[Start]

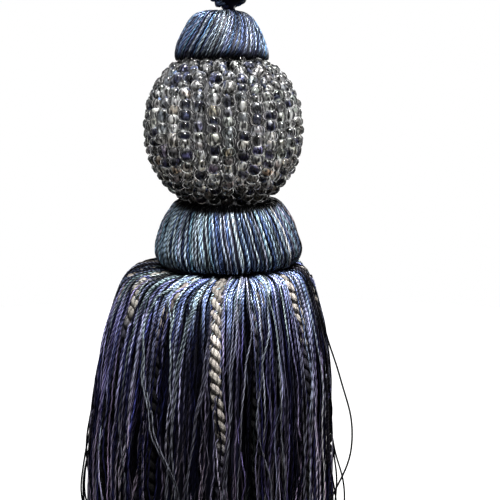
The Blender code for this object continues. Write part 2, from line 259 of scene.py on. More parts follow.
SIDES = (-180, -110, -60, -35, -20, 0, 20, 40, 60, 85, 120, 180)  # degrees round the skirt
SIDE_PAINTED_LIGHT = (0.7, 0.42, 0.45, 0.48, 0.9, 1.6, 1.7, 1.35, 0.95, 0.8, 0.6, 0.7)  # painted light on the shoulder
SIDE_PAINTED_SHADOW = (0.2, 0.5, 0.55, 0.6, 0.2, 0.05, 0.02, 0.12, 0.35, 0.3, 0.3, 0.2)  # share of threads painted dark, as if in shadow
SIDE_PAINTED_LIGHT_LOW = (1.0, 1.6, 2.3, 2.2, 1.3, 0.65, 0.6, 0.9, 1.25, 1.3, 1.1, 1.0)  # painted light farther down
LOW_TINTS = (  # share of a thread's length, and factors on its red, green and blue
    (0.08, 0.9, 1.02, 1.25),
    (0.2, 0.85, 0.97, 1.22),
    (0.32, 0.9, 0.95, 1.12),
    (0.47, 1.45, 1.42, 1.45),
)
COLLAR_SHADOW_ON_SKIRT = ((0.0, 0.015, 0.05), (0.2, 0.5, 1.0))  # shares of the length, and the collar's painted shadow on the threads under it
SHADOWED_THREAD = 0.12  # painted shade of a thread in shadow
LOW_SHADING = 0.45  # light and dark along a thread, farther down
PAINTED_SHADE_STARTS = (0.04, 0.11)  # share of its length at which painted shade starts to darken a thread
PAINTED_SHADE_REACHES = (0.05, 0.15)  # share of its length in which it does

THREAD_ASIDE = 1.5 * MM  # from a twisted cord's line to the line of a thread that touches it
CORD_REACH = 8 * MM  # how far from a cord the threads make way for it
OVER_CORD = 0.12 * MM  # from a cord's surface to the line of a thread that covers it
COVER_REACH = 1.3 * MM  # how far beside a cord's line such a thread is lifted
SWEEPS = (  # degrees round the skirt, reach, turn: where threads fan out under the collar
    (-14, 14, -9),
    (-60, 34, -12),
    (-110, 30, -6),
    (10, 7, -5),
    (24, 10, 4),
    (75, 20, 6),
    (120, 18, -7),
    (170, 20, 8),
    (215, 16, -8),
    (262, 20, 5),
)

# Name, threads, points on each, depths, bundles, drift, painted shades above and below, darker for
# deeper layers, how strongly the painted side light acts, and 1 where threads may lie over the twisted
# cords
SKIRT_LAYERS = (
    ("skirt_threads_outer", 235, 70, (0.25 * MM, 0.9 * MM), 120, 1.6 * MM, (1.0, 1.0), 1.0, 1.0),
    ("skirt_threads_middle", 280, 44, (0.9 * MM, 2.0 * MM), 100, 1.8 * MM, (0.5, 0.25), 3.0, 1.0),
    ("skirt_threads_inner", 240, 26, (2.4 * MM, 4.4 * MM), 90, 2.2 * MM, (0.1, 0.04), 3.0, 0.0),
)
THREAD_LAY = 1.7 * MM  # length in which a thread's two plies go once round
THREAD_LAYS = ((0.12, 0.35), (THREAD_LAY, 5.0 * MM))  # it untwists: shares of its length, lays
THREAD_LAY_SPREAD = (0.8, 1.25)  # shortest and longest, of those
THREAD_RADII = ((0.1, 0.3), (0.19 * MM, 0.17 * MM))  # shares of the length, radii
SKIRT_MIDDLE = 27 * MM  # the skirt's usual radius
HEM_SPREAD = 0.008  # of the threads' ends, as a share of their length
POINT_SPACING = 1.15  # above 1, a thread's points are closer together at its top
FANNED = 0.10  # share of their length in which threads fan out under the collar
DRIFT_ONSET = 1.2  # above 1, they drift aside more the farther down they are
WAVE_ONSET = 0.7  # below 1, they wave more from high up
LOOSENESS = (0.35, 1.3)  # of the tightest thread, and what the loosest one adds
GATHERING = (0.3, 0.95)  # how far threads draw in towards the middle of their bundle
GATHERED = (0.02, 0.5)  # share of their length where they start to, and in which they do
WAVE = 1.1 * MM  # how far a loose thread waves to the side
FINE_WAVE = 0.15 * MM
DEPTH_WAVE = 0.35 * MM
SHALLOWEST = 0.26 * MM  # depth of the outermost lines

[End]

◆ **TASK DETAILS**: Set down the listing above in full, please, exactly as it appears.

◆ **OUTPUT**:
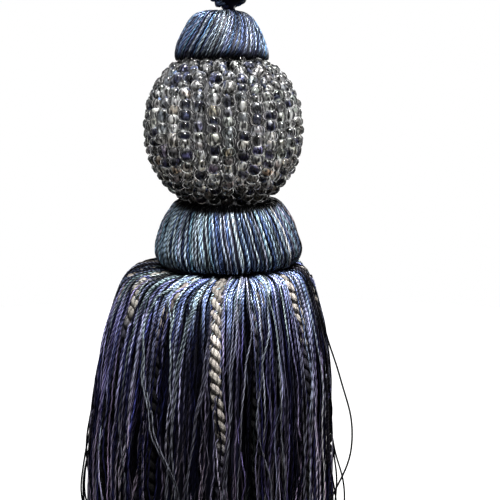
The Blender code for this object continues. Write part 2, from line 259 of scene.py on. More parts follow.
SIDES = (-180, -110, -60, -35, -20, 0, 20, 40, 60, 85, 120, 180)  # degrees round the skirt
SIDE_PAINTED_LIGHT = (0.7, 0.42, 0.45, 0.48, 0.9, 1.6, 1.7, 1.35, 0.95, 0.8, 0.6, 0.7)  # painted light on the shoulder
SIDE_PAINTED_SHADOW = (0.2, 0.5, 0.55, 0.6, 0.2, 0.05, 0.02, 0.12, 0.35, 0.3, 0.3, 0.2)  # share of threads painted dark, as if in shadow
SIDE_PAINTED_LIGHT_LOW = (1.0, 1.6, 2.3, 2.2, 1.3, 0.65, 0.6, 0.9, 1.25, 1.3, 1.1, 1.0)  # painted light farther down
LOW_TINTS = (  # share of a thread's length, and factors on its red, green and blue
    (0.08, 0.9, 1.02, 1.25),
    (0.2, 0.85, 0.97, 1.22),
    (0.32, 0.9, 0.95, 1.12),
    (0.47, 1.45, 1.42, 1.45),
)
COLLAR_SHADOW_ON_SKIRT = ((0.0, 0.015, 0.05), (0.2, 0.5, 1.0))  # shares of the length, and the collar's painted shadow on the threads under it
SHADOWED_THREAD = 0.12  # painted shade of a thread in shadow
LOW_SHADING = 0.45  # light and dark along a thread, farther down
PAINTED_SHADE_STARTS = (0.04, 0.11)  # share of its length at which painted shade starts to darken a thread
PAINTED_SHADE_REACHES = (0.05, 0.15)  # share of its length in which it does

THREAD_ASIDE = 1.5 * MM  # from a twisted cord's line to the line of a thread that touches it
CORD_REACH = 8 * MM  # how far from a cord the threads make way for it
OVER_CORD = 0.12 * MM  # from a cord's surface to the line of a thread that covers it
COVER_REACH = 1.3 * MM  # how far beside a cord's line such a thread is lifted
SWEEPS = (  # degrees round the skirt, reach, turn: where threads fan out under the collar
    (-14, 14, -9),
    (-60, 34, -12),
    (-110, 30, -6),
    (10, 7, -5),
    (24, 10, 4),
    (75, 20, 6),
    (120, 18, -7),
    (170, 20, 8),
    (215, 16, -8),
    (262, 20, 5),
)

# Name, threads, points on each, depths, bundles, drift, painted shades above and below, darker for
# deeper layers, how strongly the painted side light acts, and 1 where threads may lie over the twisted
# cords
SKIRT_LAYERS = (
    ("skirt_threads_outer", 235, 70, (0.25 * MM, 0.9 * MM), 120, 1.6 * MM, (1.0, 1.0), 1.0, 1.0),
    ("skirt_threads_middle", 280, 44, (0.9 * MM, 2.0 * MM), 100, 1.8 * MM, (0.5, 0.25), 3.0, 1.0),
    ("skirt_threads_inner", 240, 26, (2.4 * MM, 4.4 * MM), 90, 2.2 * MM, (0.1, 0.04), 3.0, 0.0),
)
THREAD_LAY = 1.7 * MM  # length in which a thread's two plies go once round
THREAD_LAYS = ((0.12, 0.35), (THREAD_LAY, 5.0 * MM))  # it untwists: shares of its length, lays
THREAD_LAY_SPREAD = (0.8, 1.25)  # shortest and longest, of those
THREAD_RADII = ((0.1, 0.3), (0.19 * MM, 0.17 * MM))  # shares of the length, radii
SKIRT_MIDDLE = 27 * MM  # the skirt's usual radius
HEM_SPREAD = 0.008  # of the threads' ends, as a share of their length
POINT_SPACING = 1.15  # above 1, a thread's points are closer together at its top
FANNED = 0.10  # share of their length in which threads fan out under the collar
DRIFT_ONSET = 1.2  # above 1, they drift aside more the farther down they are
WAVE_ONSET = 0.7  # below 1, they wave more from high up
LOOSENESS = (0.35, 1.3)  # of the tightest thread, and what the loosest one adds
GATHERING = (0.3, 0.95)  # how far threads draw in towards the middle of their bundle
GATHERED = (0.02, 0.5)  # share of their length where they start to, and in which they do
WAVE = 1.1 * MM  # how far a loose thread waves to the side
FINE_WAVE = 0.15 * MM
DEPTH_WAVE = 0.35 * MM
SHALLOWEST = 0.26 * MM  # depth of the outermost lines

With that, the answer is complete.